NESTED_WORK_DIR: It is path to the directory where all the nested assets and images are stored
NESTED_TYPE: Use core for ubuntu core nested systems or classic instead.
NESTED_CORE_CHANNEL: The images are created using ubuntu-image snap, use it to define the default branch
NESTED_CORE_REFRESH_CHANNEL: The images can be refreshed to a specific channel, use it to specify the channel
NESTED_USE_CLOUD_INIT: Use cloud init to make initial system configuration instead of user assertion
NESTED_ENABLE_KVM: Enable kvm in the qemu command line
NESTED_ENABLE_TPM: re boot in the nested vm in case it is supported (just supported on UC20)
NESTED_ENABLE_SECURE_BOOT: Enable secure boot in the nested vm in case it is supported (just supported on UC20)
NESTED_BUILD_SNAPD_FROM_CURRENT: Build and use either core or snapd snapd from current branch
NESTED_CUSTOM_IMAGE_URL: Download and use an custom image from this url

Quick intro to hacking on snap-confine

Hey, welcome to the nice, low-level world of snap-confine

Building the code locally

To get started from a pristine tree you want to do this:

./mkversion.sh
cd cmd/
autoreconf -i -f
./configure --prefix=/usr --libexecdir=/usr/lib/snapd --enable-nvidia-multiarch --with-host-arch-triplet="$(dpkg-architecture -qDEB_HOST_MULTIARCH)"

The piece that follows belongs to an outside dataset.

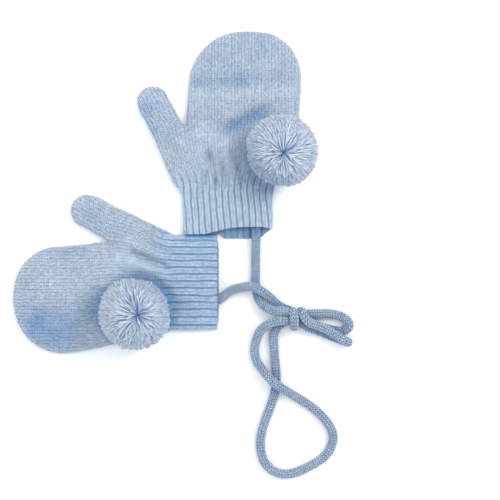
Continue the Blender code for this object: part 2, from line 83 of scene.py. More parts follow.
def makeStudio():
    bpy.ops.mesh.primitive_plane_add(size=studio["floorSize"], location=(0, 0, 0))
    floor = bpy.context.active_object
    floor.name = "floor"
    floor.data.materials.append(newMaterial("floorPaper", studio["floor"])[0])
    floor.select_set(False)
    world = bpy.data.worlds.new("studioSky")
    bpy.context.scene.world = world
    world.use_nodes = True
    for socket, value in studio["sky"].items():
        world.node_tree.nodes["Background"].inputs[socket].default_value = value
    for name, place, size, watts, colour in studio["lamps"]:
        data = bpy.data.lights.new(name, "AREA")
        data.shape, data.size, data.energy, data.color = "DISK", size, watts, colour
        lamp = addObject(name, data)
        lamp.location = place
        lamp.rotation_euler = (-Vector(place)).to_track_quat("-Z", "Y").to_euler()
    bpy.context.scene.view_settings.view_transform = "Standard"
    print("floor,", len(studio["lamps"]), "lamps and camera")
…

This will drop makefiles and let you build stuff. You may find the make hack target, available in cmd/snap-confine handy, it installs the locally built version on your system and reloads the apparmor profile.

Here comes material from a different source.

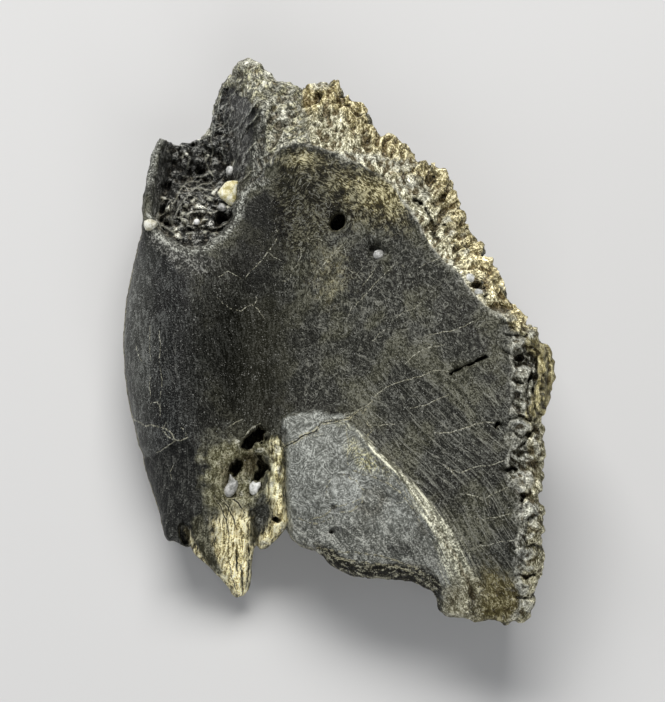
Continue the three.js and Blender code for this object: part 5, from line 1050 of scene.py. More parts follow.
# ------------------------------------------------------------------ materials
class Tree:
    """Short hand for building one material's nodes."""

    def __init__(self, name):
        self.mat = bpy.data.materials.new(name)
        self.mat.use_nodes = True
        self.t = self.mat.node_tree
        self.out = self.t.nodes["Principled BSDF"]

    def node(self, kind, **props):
        n = self.t.nodes.new(kind)
        for k, v in props.items():
            setattr(n, k, v)
        return n

    def plug(self, socket, value):
        if isinstance(value, bpy.types.NodeSocket):
            self.t.links.new(value, socket)
        else:
            socket.default_value = value

    def attr(self, name):
        n = self.node("ShaderNodeAttribute", attribute_name=name)
        return n.outputs["Color"], n.outputs["Alpha"], n.outputs["Vector"]

    def split(self, name):
        c, a, _ = self.attr(name)
        s = self.node("ShaderNodeSeparateColor")
        self.plug(s.inputs[0], c)
        return s.outputs[0], s.outputs[1], s.outputs[2], a

    def m(self, op, a, b=0.0, clamp=False):
        n = self.node("ShaderNodeMath", operation=op, use_clamp=clamp)
        self.plug(n.inputs[0], a)
        if op not in ("ABSOLUTE",):
            self.plug(n.inputs[1], b)
        return n.outputs[0]

    def add(self, a, b):
        return self.m("ADD", a, b)

    def sub(self, a, b):
        return self.m("SUBTRACT", a, b)

    def mul(self, a, b):
        return self.m("MULTIPLY", a, b)

    def step(self, x, lo, hi):
        """0 below lo, 1 above hi, smooth between; lo may be over hi."""
        n = self.node("ShaderNodeMapRange", interpolation_type="SMOOTHSTEP", clamp=True)
        flip = lo > hi
        self.plug(n.inputs["Value"], x)
        n.inputs["From Min"].default_value = min(lo, hi)
        n.inputs["From Max"].default_value = max(lo, hi)
        n.inputs["To Min"].default_value = 1.0 if flip else 0.0
        n.inputs["To Max"].default_value = 0.0 if flip else 1.0
        return n.outputs["Result"]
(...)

Note, the above configure options assume you are on Ubuntu and are generally necessary to run/test graphical applications with your local version of snap-confine. The --with-host-arch-triplet option sets your specific architecture and --enable-nvidia-multiarch allows the host's graphics drivers and libraries to be shared with snaps. If you are on a distro other than Ubuntu, try --enable-nvidia-biarch (though you'll likely need to add further system-specific options too).

Submitting patches

Please run (cd cmd; make fmt) before sending your patches for the "C" part of the source code.